The former apartment blocks used to house Shaw actors:


img1734 by HughieDW, on Flickr


IMG1710 by HughieDW, on Flickr


IMG1711 by HughieDW, on Flickr

The (non) Security Tower:


IMG1712 by HughieDW, on Flickr


IMG1714 by HughieDW, on Flickr


img1718 by HughieDW, on Flickr


img1717 by HughieDW, on Flickr


img1719 by HughieDW, on Flickr

Unidentified block:


img1720 by HughieDW, on Flickr


img1721 by HughieDW, on Flickr

The massive former TVB headquarters:


img1731 by HughieDW, on Flickr


img1722 by HughieDW, on Flickr


img1730 by HughieDW, on Flickr



img1732 by HughieDW, on Flickr


img1733 by HughieDW, on Flickr

Back entrance to the studios:


img1724 by HughieDW, on Flickr


----------



## Richard Davies (Sep 1, 2017)

Did they film some of Ghost In The Shell on location here?

I know Hong Kong was used for locations.


----------



## HughieD (Sep 1, 2017)

Richard Davies said:


> Did they film some of Ghost In The Shell on location here?
> 
> I know Hong Kong was used for locations.

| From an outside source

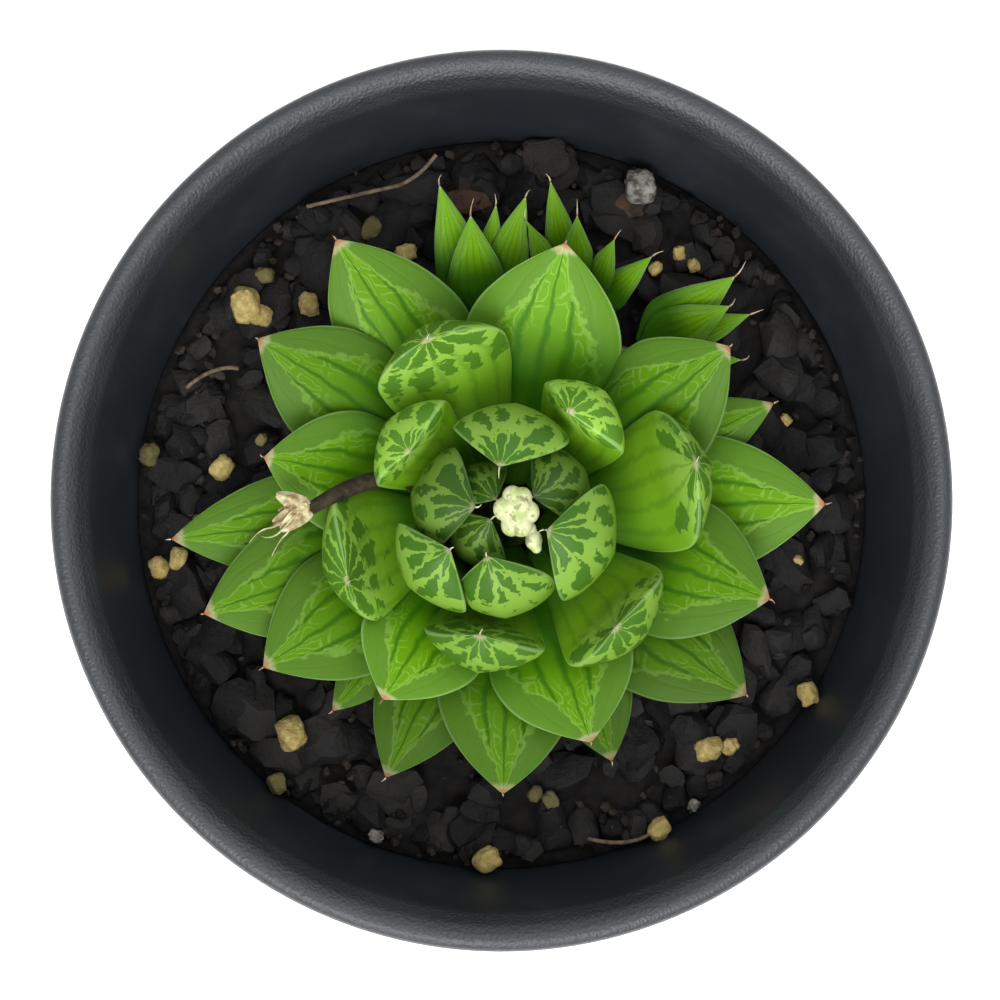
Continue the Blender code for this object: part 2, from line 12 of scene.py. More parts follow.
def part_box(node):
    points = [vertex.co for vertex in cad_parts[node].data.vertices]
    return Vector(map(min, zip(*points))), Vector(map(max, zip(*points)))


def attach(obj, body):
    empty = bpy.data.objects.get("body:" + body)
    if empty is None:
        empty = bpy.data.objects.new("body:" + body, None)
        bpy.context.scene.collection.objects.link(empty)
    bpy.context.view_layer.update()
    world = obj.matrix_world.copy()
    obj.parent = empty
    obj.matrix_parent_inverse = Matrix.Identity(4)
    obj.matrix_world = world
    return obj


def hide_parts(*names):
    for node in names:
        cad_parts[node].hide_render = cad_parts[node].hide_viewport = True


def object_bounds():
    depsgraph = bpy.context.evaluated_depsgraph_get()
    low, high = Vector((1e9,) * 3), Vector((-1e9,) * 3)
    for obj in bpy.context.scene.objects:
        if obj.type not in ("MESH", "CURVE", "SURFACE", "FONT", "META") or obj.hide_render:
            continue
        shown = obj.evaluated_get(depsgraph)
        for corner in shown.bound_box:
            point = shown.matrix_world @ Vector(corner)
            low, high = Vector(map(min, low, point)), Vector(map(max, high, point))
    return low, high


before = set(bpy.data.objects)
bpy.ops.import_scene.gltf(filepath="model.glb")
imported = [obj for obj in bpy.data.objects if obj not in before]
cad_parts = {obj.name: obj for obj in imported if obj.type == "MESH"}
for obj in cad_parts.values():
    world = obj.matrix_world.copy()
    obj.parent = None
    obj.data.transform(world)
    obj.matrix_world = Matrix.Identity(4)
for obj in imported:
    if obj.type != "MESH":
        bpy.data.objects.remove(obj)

CAD_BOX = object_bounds()
MM = 0.001

# ---- sizes shared with the CAD model
RIM_RADIUS, _, POT_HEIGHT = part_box("pot")[1]
LIP_INNER_RADIUS = 41.2 * MM
LIP_DROP = 2.6 * MM
WALL_TAPER = 0.19
WALL_THICKNESS = 1.6 * MM
SKIRT_HEIGHT = 9.5 * MM
SKIRT_TAPER = 0.06
FLOOR_RAISE = 2.6 * MM
FLOOR_THICKNESS = 1.8 * MM
DRAIN_RADIUS = 5.0 * MM
SMALL_DRAIN_RADIUS = 1.8 * MM
SMALL_DRAIN_COUNT = 6
SMALL_DRAIN_RING = 18.0 * MM
NOTCH_WIDTH = 6.0 * MM
NOTCH_HEIGHT = 1.5 * MM
NOTCH_COUNT = 4
# A ring of points just above the foot notches, which keeps the wall's shading even
FOOT_LINE = 3.5 * MM
SOIL_LEVEL = 63.0 * MM
PLANT_CENTRE = Vector((0.65 * MM, -1.55 * MM, SOIL_LEVEL))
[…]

When was it filmed Richard?


----------



## Sam Haltin (Sep 2, 2017)

Not quite a fail on this one, you have taken slightly more external photos. I can only assume Richard is referring to the Scarlet Johannsen version of the movie and not the Anime version. According to Wiki filming locations were taken around Yau Ma Tei and Jordan areas of Hong Kong, around Pak Hoi Street and Woosung Street. Now, where did I put my map.


----------



## Rubex (Sep 2, 2017)

Another good one HughieD! Love the greenery covering the building.


----------